In Noelia's case, both medical reports and judicial resolutions agreed she met the conditions required by law. She presented a chronic, irreversible, and highly incapacitating condition which she described as incompatible with a dignified life, and courts ruled out any impairment in her decision-making capacity.

Her mother, Yolanda Ramos, was present at the Antena 3 interview. "I'm not happy about it, but I'll always be by her side," she said. Her father's lawyer struck a different tone after the procedure. In a public statement, Christian Lawyers wrote: "We deeply regret her death and denounce that this case highlights the serious flaws in the euthanasia law, which does not protect the most vulnerable people. We urge politicians to use her story to drive urgent changes."

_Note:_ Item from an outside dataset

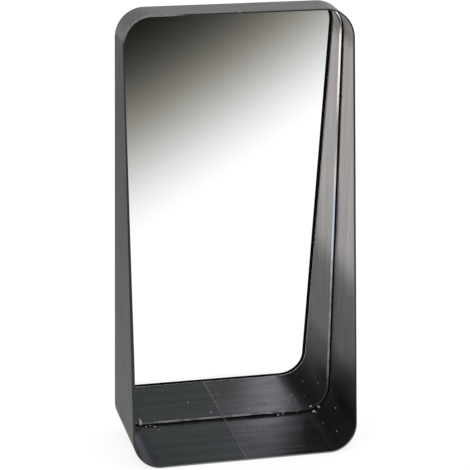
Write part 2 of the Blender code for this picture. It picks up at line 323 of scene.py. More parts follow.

Archbishop Luis Argüello of Valladolid, president of the Spanish Episcopal Conference, said that offering euthanasia in a case like Castillo's shows that "everything is permitted."

Ramos' case is understood to be among the first in Spain in which euthanasia was approved on the basis of combined physical and psychological suffering. Her case prompted the Spanish Congress to revisit the debate over euthanasia law. Spain legalized euthanasia in March 2021, and the Castillo case has become its most legally contested since. Her case exposed the flaws and weaknesses of the euthanasia law, sparked debate over who has the right to try to prevent an adult from dying with dignity, and prolonged the suffering of a young woman who never wavered in her decision.